The holidays were free and clear, and my book was done! (In a NaNoWriMo sense.)
NaNoWriMo Changed Me
As awesome as it was to write a freaking novel, it was even better to know that I could do it. And … to know that I could do it quickly.
And, while I took some time to decompress from the flurry and stress of NaNoWriMo, it didn’t take long before I was itching to write again. I was anxious to refine the techniques I had learned during November and figure out whether I could use them during “normal” writing periods.
It turns out I could, at least most of them. In fact, when I started writing again in early December, I really didn’t even have to think about crafting chapter beats, setting a timer, or writing while I ate breakfast.
I just did those things.
They had become habits for me. They’re still habits for me, years later.
And I picked them all up during one intense 30-day period.
What Can You Do in 30 Days?
Prior to that 2014 NaNoWriMo, I never put much stock in the 30-day challenges you see everywhere, but I’ve had to rethink that stance.
If you throw yourself into something for 30 days, the results can be dramatic … but you need to keep some things in mind:
- You have to commit, hard, if you expect to make a real change.
- The habit you’re trying to instill in yourself has to hold huge intrinsic value for you. If you don’t believe being fit is important, 30 days of exercise won’t mean much to you.
- Be prepared for your life to change, in some way, after the challenge is finished. If you don’t want to spend a lot of time writing over the next several years, taking 30 days to write a novel and learn about yourself as a writer is not time well spent.
- Don’t expect miracles. You won’t become Mr. Olympia in 30 days, and you won’t write Harry Potter.
- On the other hand, aim high, because you can probably do a whole lot more than you thought you could.
- If your new habit sucks at first, don’t worry, because it’s only 30 days.
- Still, 30 days is long enough that habits can start to “stick.”

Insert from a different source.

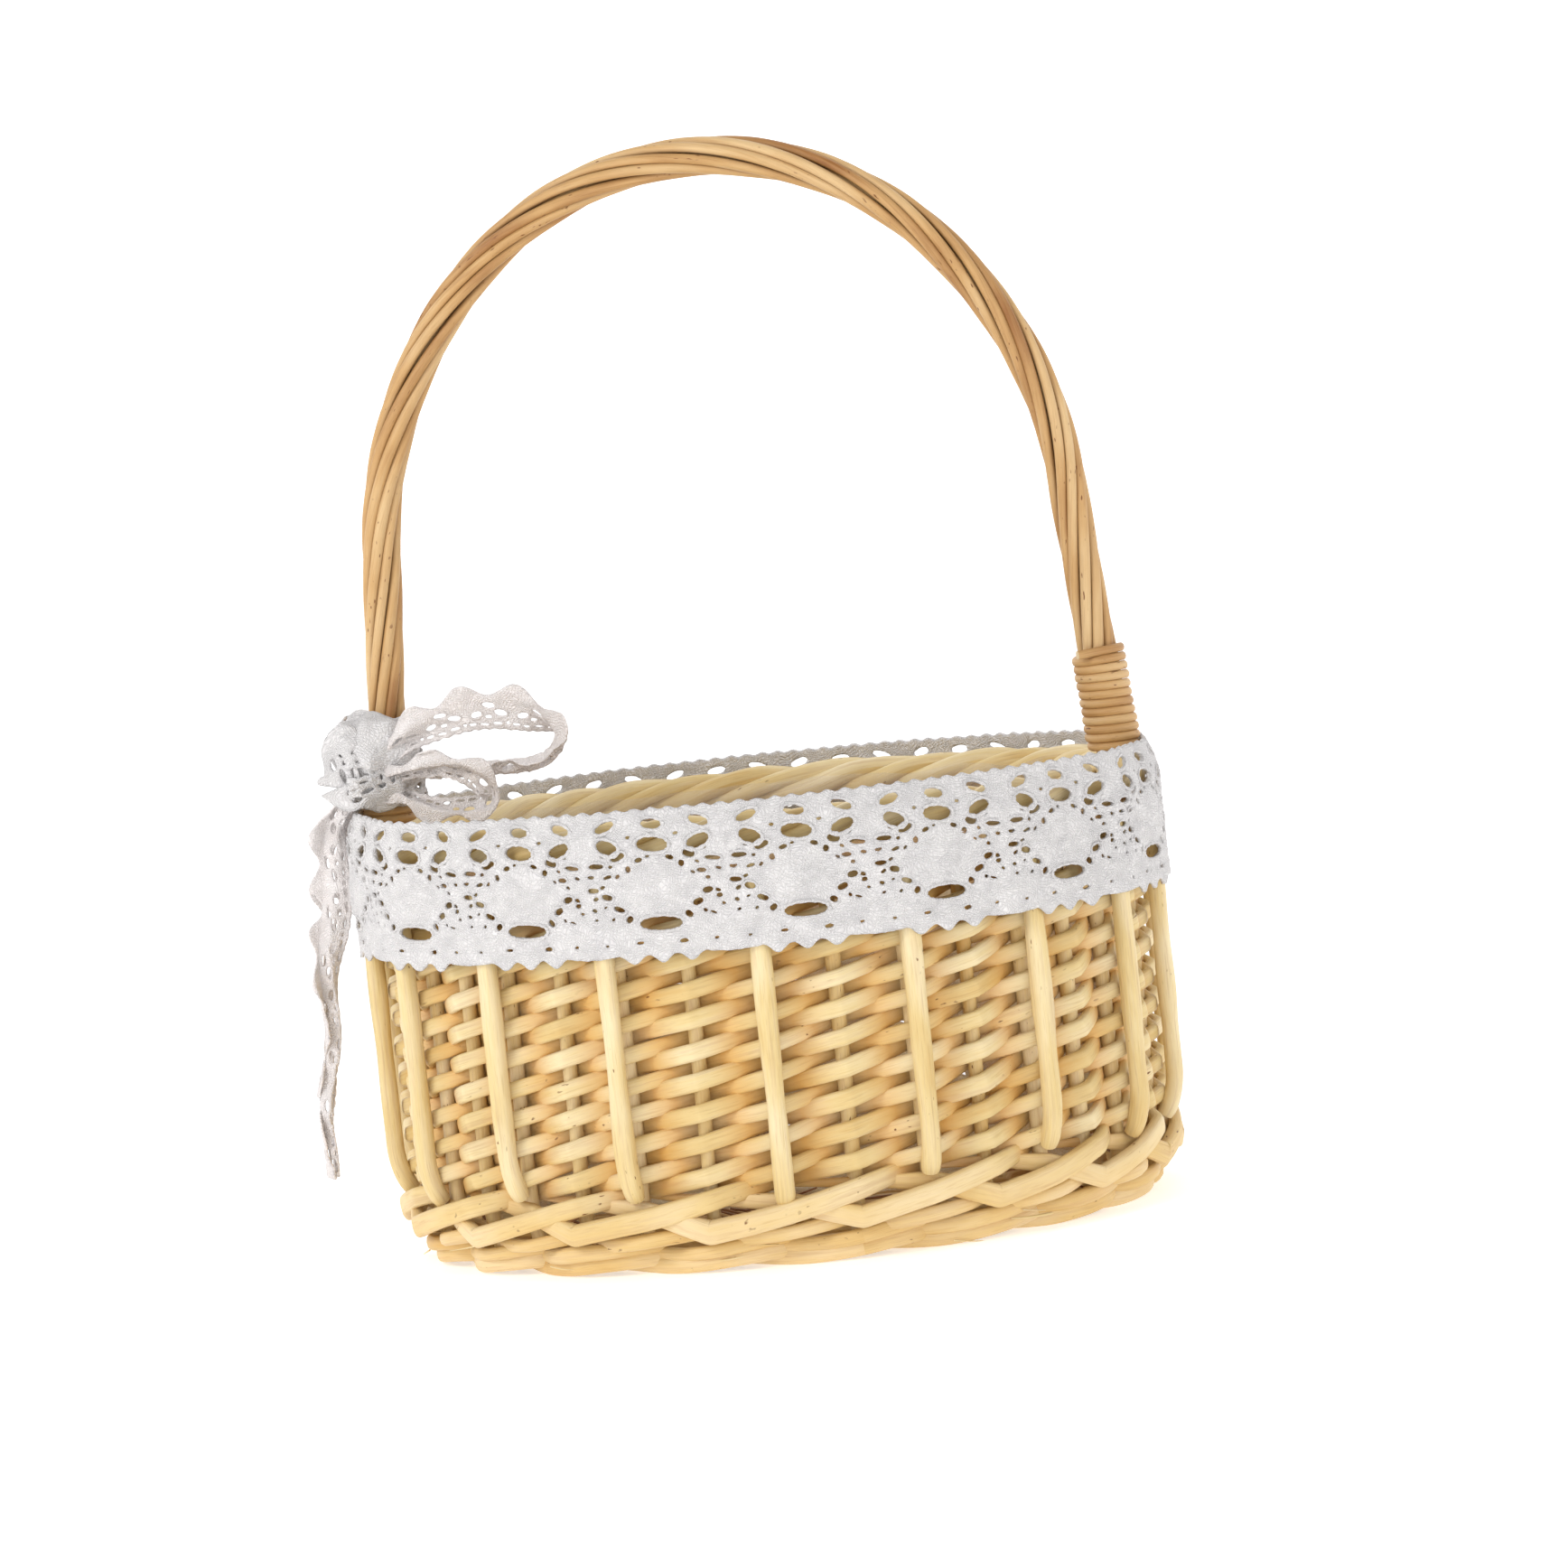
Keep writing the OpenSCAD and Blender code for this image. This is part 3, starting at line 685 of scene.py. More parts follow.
# ---------------------------------------------------------------- handle
LEG_LEAN = 4.5
LEG_START_Z = BORDER_Z + 5.7
LEG_END_Z = 170.0
SHOULDER = 45.0
HANDLE_R = STRAND_RING_R + STRAND_R
APEX_Z = HANDLE_TOP_Z - HANDLE_R
arc_x = WALL_A - (LEG_END_Z - LEG_START_Z) * math.tan(math.radians(LEG_LEAN))
arc_z = APEX_Z - LEG_END_Z
sin_s, cos_s = math.sin(math.radians(SHOULDER)), math.cos(math.radians(SHOULDER))
sin_l, cos_l = math.sin(math.radians(90 - LEG_LEAN)), math.cos(math.radians(90 - LEG_LEAN))
arcs = np.array([[sin_s, sin_l - sin_s], [1 - cos_s, cos_s - cos_l]])
TOP_RADIUS, SHOULDER_RADIUS = np.linalg.solve(arcs, [arc_x, arc_z])
SHOULDER_X = (TOP_RADIUS - SHOULDER_RADIUS) * sin_s
SHOULDER_Z = APEX_Z - TOP_RADIUS + (TOP_RADIUS - SHOULDER_RADIUS) * cos_s
LEG_LENGTH = (LEG_END_Z - LEG_START_Z) / math.cos(math.radians(LEG_LEAN))
SHOULDER_LENGTH = SHOULDER_RADIUS * math.radians(90 - LEG_LEAN - SHOULDER)
HALF_HANDLE = LEG_LENGTH + SHOULDER_LENGTH + TOP_RADIUS * math.radians(SHOULDER)


def half_line(t):
    if t <= LEG_LENGTH:
        a = math.radians(LEG_LEAN)
        return WALL_A - t * math.sin(a), LEG_START_Z + t * math.cos(a), a
    if t <= LEG_LENGTH + SHOULDER_LENGTH:
        a = math.radians(LEG_LEAN) + (t - LEG_LENGTH) / SHOULDER_RADIUS
        return SHOULDER_X + SHOULDER_RADIUS * math.cos(a), SHOULDER_Z + SHOULDER_RADIUS * math.sin(a), a
    a = math.radians(90 - SHOULDER) + (t - LEG_LENGTH - SHOULDER_LENGTH) / TOP_RADIUS
    return TOP_RADIUS * math.cos(a), APEX_Z - TOP_RADIUS + TOP_RADIUS * math.sin(a), a


def handle_line(t):
    """x, z and the angle of the outward normal, at length t from the left foot."""
    if t <= HALF_HANDLE:
        x, z, a = half_line(t)
        return -x, z, math.pi - a
    return half_line(2 * HALF_HANDLE - t)


def along_handle(ts):
    rows = np.array([handle_line(float(t)) for t in ts])
    centre = np.stack([rows[:, 0], np.zeros(len(rows)), rows[:, 1]], -1)
    out = np.stack([np.cos(rows[:, 2]), np.zeros(len(rows)), np.sin(rows[:, 2])], -1)
    return centre, out


ACROSS = np.array([0.0, -1.0, 0.0])
ts = np.linspace(-3.0, 2 * HALF_HANDLE + 3.0, 230)
centre, out = along_handle(np.clip(ts, 0.01, 2 * HALF_HANDLE - 0.01))
tangent_ends = np.where(ts < 0, ts, np.where(ts > 2 * HALF_HANDLE, 2 * HALF_HANDLE - ts, 0.0))
centre[:, 2] += tangent_ends
strands = Rods()
for k in range(8):
    turn = TAU * (k / 8 + ts / TWIST_PITCH) + wander(ts, 60, k + 0.3, 0.18)
    ring = STRAND_RING_R * (1 + wander(ts, 25, k + 20.7, 0.07))
    outward = out * np.cos(turn)[:, None] + ACROSS * np.sin(turn)[:, None]
    path = centre + outward * ring[:, None]
    r = STRAND_R * (1 + wander(ts, 30, k + 50.1, 0.16)) * rng.uniform(0.96, 1.07)
    # painted shade: each strand is darkened on the sides that face the middle of the bundle and its
    # neighbours, where the gaps lie in shade
    strand_gap_shade = np.clip(0.42 - 1.1 * np.cos(np.arange(14) * TAU / 14 + math.pi), 0, 1)[None, :]
    strands.add(path, outward, r, r * 1.02, rng.random(), sides=14, square=2.1, deep=strand_gap_shade)
strands.build("handle_strand_bundle", [cane, cut_end], slot="cane", replaces=["handle_strands"])

core = Rods()
leg_z = np.linspace(2.2, LEG_START_Z - 1, 30)
lower, lower_out = wall(3 * QUARTER, leg_z, 0.0)
upper_t = np.linspace(0, 2 * HALF_HANDLE, 120)
upper, upper_out = along_handle(upper_t)
mirror_x = np.array([-1.0, 1.0, 1.0])
path = np.concatenate([lower, upper, (lower * mirror_x)[::-1]])
outward = np.concatenate([lower_out, upper_out, (lower_out * mirror_x)[::-1]])
radius = np.concatenate([np.full(30, INNER_R), np.full(120, 2.05), np.full(30, INNER_R)])
core.add(path, outward, radius, radius, 0.5, sides=10, square=2.0)
core.build("handle_bow", [cane, cut_end], slot="cane", replaces=["handle_core"])

for side, label in ((-1, "left"), (1, "right")):
    turns = 11.25
    n = int(turns * 28)
    a = np.linspace(0, TAU * turns, n)
    rise = CANE_R + 0.3 + a / TAU * (2 * CANE_R - 0.02)
    rise += 0.35 * np.cos(a) * np.clip((a / TAU - 7) / 4, 0, 1)  # the top turns slant a little
    wind = HANDLE_R + CANE_R * 0.92 + wander(a, 9, side + 4.4, 0.25)
    lean = math.radians(LEG_LEAN)
    foot = np.array([side * WALL_A, 0.0, LEG_START_Z])
    axis = np.array([-side * math.sin(lean), 0.0, math.cos(lean)])
    x_dir = np.array([math.cos(lean), 0.0, side * math.sin(lean)])
    radial = x_dir * (side * np.cos(a))[:, None] + ACROSS * np.sin(a)[:, None]
    path = foot + axis * rise[:, None] + radial * wind[:, None]
    # the last quarter turn runs straight off towards the middle of the basket
    tail = path[-1] + np.outer(np.linspace(1.0, 5.5, 6), unit(path[-1] - path[-4]))
    path = np.concatenate([path, tail])
    radial = np.concatenate([radial, np.tile(radial[-1], (6, 1))])
    rods = Rods()
    rods.add(path, radial, CANE_R * 0.9, CANE_R * 1.02, 0.6, sides=10, square=2.2)
    rods.build(f"foot_binding_{label}", [cane, cut_end], slot="cane", replaces=[f"handle_binding_{label}"])

# ---------------------------------------------------------------- liner
columns, wall_rows, floor_rows = 360, 40, 30
verts = []
s = np.arange(columns) / columns * FULL
loop = s / FULL * TAU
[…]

So, how do you go about tackling your own 30-day challenge?
Simple … just pick a goal you want to achieve or a habit you want to adopt — or break — and bust your ass for 30 days.
Read what you can about your topic and start where you are, but don’t be afraid to tweak along the way.

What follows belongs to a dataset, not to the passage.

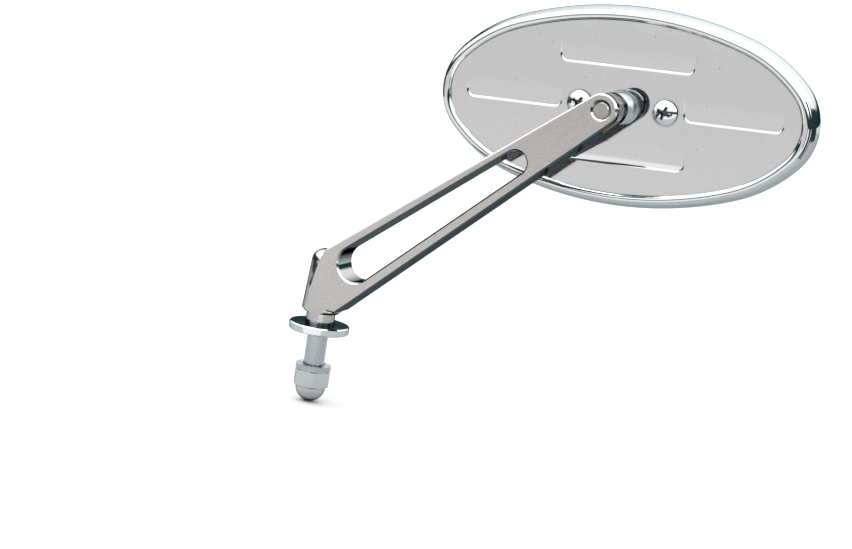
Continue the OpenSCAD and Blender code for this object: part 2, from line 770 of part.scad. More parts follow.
// The seal: a wall round the glass's edge and a foot between the glass and the rib
module glass_seal() {
    color(BLACK) on_head() rim_sweep() {
        translate([-seal_in, glass_back_z]) square([seal_foot_w, seal_foot_t]);
        translate([-seal_out - seal_t, glass_back_z - glass_t]) square([seal_t, glass_t + seal_foot_t]);
    }
}

module mirror_glass() {
    color(GLASS) on_head() translate([0, 0, glass_back_z - glass_t])
        linear_extrude(glass_t) oval(-glass_inset);
}

module foam_pad() {
    color(GREY) on_head() translate([0, 0, glass_back_z]) linear_extrude(pad_t) {
        for (s = [-1, 1]) translate([s * (pad_l - pad_w) / 2, 0]) circle(d = pad_w);
        translate([(pad_w - pad_l) / 2, -pad_w / 2]) square([pad_l - pad_w, pad_w]);
    }
}

arm();
mount_stem();
seat_washer();
lock_washer();
cap_nut();
ball_stud();
lock_nut();
liner_rear();
liner_front();
socket_boss();
pressure_cup();
spring_washer();
clamp_plate();
screw_left();
screw_right();
head_back();
front_ring();
glass_seal();
mirror_glass();
foam_pad();
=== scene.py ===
"""Looks of the motorcycle mirror: its finishes, its thread and its studio."""

import math

import bmesh
import bpy
from bpy.props import FloatProperty, FloatVectorProperty, IntProperty, PointerProperty
from bpy.types import Operator, Panel, PropertyGroup
from mathutils import Matrix, Vector


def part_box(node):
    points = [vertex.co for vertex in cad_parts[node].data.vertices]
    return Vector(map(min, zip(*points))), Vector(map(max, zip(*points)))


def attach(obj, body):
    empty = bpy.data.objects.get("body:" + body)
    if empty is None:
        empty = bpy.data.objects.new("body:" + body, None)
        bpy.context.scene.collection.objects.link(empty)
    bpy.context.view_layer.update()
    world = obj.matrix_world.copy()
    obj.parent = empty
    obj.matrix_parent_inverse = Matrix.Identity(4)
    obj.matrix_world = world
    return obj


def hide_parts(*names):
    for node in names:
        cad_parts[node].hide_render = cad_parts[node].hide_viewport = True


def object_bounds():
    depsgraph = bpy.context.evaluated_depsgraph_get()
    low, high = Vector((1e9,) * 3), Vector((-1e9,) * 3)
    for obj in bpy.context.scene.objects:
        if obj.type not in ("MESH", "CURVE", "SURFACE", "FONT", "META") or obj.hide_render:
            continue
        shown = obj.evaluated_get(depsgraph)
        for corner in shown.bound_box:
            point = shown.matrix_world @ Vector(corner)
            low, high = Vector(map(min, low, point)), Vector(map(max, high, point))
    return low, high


bl_info = {
    "name": "Motorcycle Mirror Looks",
    "version": (1, 0, 0),
    "blender": (4, 5, 0),
    "location": "View3D > Sidebar > Mirror",
    "description": "Dresses the packed mirror in its finishes and sets up its studio",
    "category": "Object",
}

MM = 0.001

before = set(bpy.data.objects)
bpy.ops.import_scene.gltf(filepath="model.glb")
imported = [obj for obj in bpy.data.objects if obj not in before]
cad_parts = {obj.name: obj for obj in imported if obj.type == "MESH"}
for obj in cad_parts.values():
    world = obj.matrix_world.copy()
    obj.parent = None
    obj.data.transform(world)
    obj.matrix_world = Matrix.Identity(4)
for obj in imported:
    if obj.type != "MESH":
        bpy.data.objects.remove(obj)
CAD_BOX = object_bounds()

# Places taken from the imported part
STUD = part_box("ball_stud")
STUD_X = (STUD[0][0] + STUD[1][0]) / 2
STUD_Z = (STUD[0][2] + STUD[1][2]) / 2
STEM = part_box("mount_stem")
ARM_SLOPE = math.radians(41.3)

# The ball's centre, and how far the flat back of the head lies behind it
BALL_Y = 14.7 * MM
BACK_BEHIND_BALL = 3.8 * MM
# The flat back: the ways it faces, runs and rises, and a point of it
HEAD_TURN = Matrix.Rotation(math.radians(4.5), 3, "Z") @ Matrix.Rotation(math.radians(-3.3), 3, "Y")
HEAD_OUT = HEAD_TURN @ Vector((0, -1, 0))
HEAD_ALONG = HEAD_TURN @ Vector((1, 0, 0))
HEAD_UP = HEAD_TURN @ Vector((0, 0, 1))
HEAD_SPOT = Vector((STUD_X, BALL_Y, STUD_Z)) + HEAD_OUT * -BACK_BEHIND_BALL

# Forms that the head's finishes follow: the depth of the louvres and how much their floor curves,
# the distance of each screw from the head's middle, its dome's radius and height over the back
LOUVRE_DEPTH = 1 * MM
LOUVRE_CURVE = 0.36
SCREW_SPREAD = 16 * MM
SCREW_DOME = 6.28 * MM
SCREW_CROWN = 2.9 * MM

# The thread: rows of points on one pitch, and its flat crest and its flank as shares of half a turn
THREAD_ROWS = 14
CREST_FLAT = 0.14
FLANK = 0.72
STEM_CHAMFER = 0.8 * MM

# The photograph in pixels, and where the middle of the neck over the seat washer stands in it
PHOTO_WIDTH = 852
PHOTO_HEIGHT = 549
NECK_COLUMN = 320.5
NECK_ROW = 317
NECK_MIDDLE = Vector((0, 0, 5.25 * MM))
# The camera: how it is turned about the upright, lifted and rolled, its distance and its frame
VIEW_TURN = math.radians(22)
VIEW_LIFT = math.radians(10)
VIEW_ROLL = math.radians(8.8)
VIEW_DISTANCE = 869.4 * MM
FRAME_WIDTH = 36
LENS_PIXELS = 2300


def linear(hex_colour):
    """Turns an sRGB hex colour into the linear colour that the shaders take."""
    parts = [int(hex_colour[i:i + 2], 16) / 255 for i in (1, 3, 5)]
    return tuple(c / 12.92 if c <= 0.04045 else ((c + 0.055) / 1.055) ** 2.4 for c in parts)


def rgba(colour):
    """Adds the full opacity that a shader's colour socket takes."""
    return (colour[0], colour[1], colour[2], 1.0)


# The studio: its dark cloth, the dome at its top and at its edge over the room, and the lamps' aim
FLAG_CLOTH = linear("#12282C")
DOME_TOP = (1.35, 1.35, 1.35, 1)
DOME_EDGE = (0.95, 0.96, 0.96, 1)
DOME_BLEND = 0.1
LAMP_AIM = Vector((0.06, 0, 0.08))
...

At the end of the month, you’ll have either failed or succeeded, and then you can decide if the new habit is right for you.
And if, like me, your target habit is to write more and your goal is to write a novel, keep the story of my aunt close to your heart as you slog through late-night and lunchtime writing sessions.
She’ll never have a chance to write her novel, but you sure as Hell can write yours!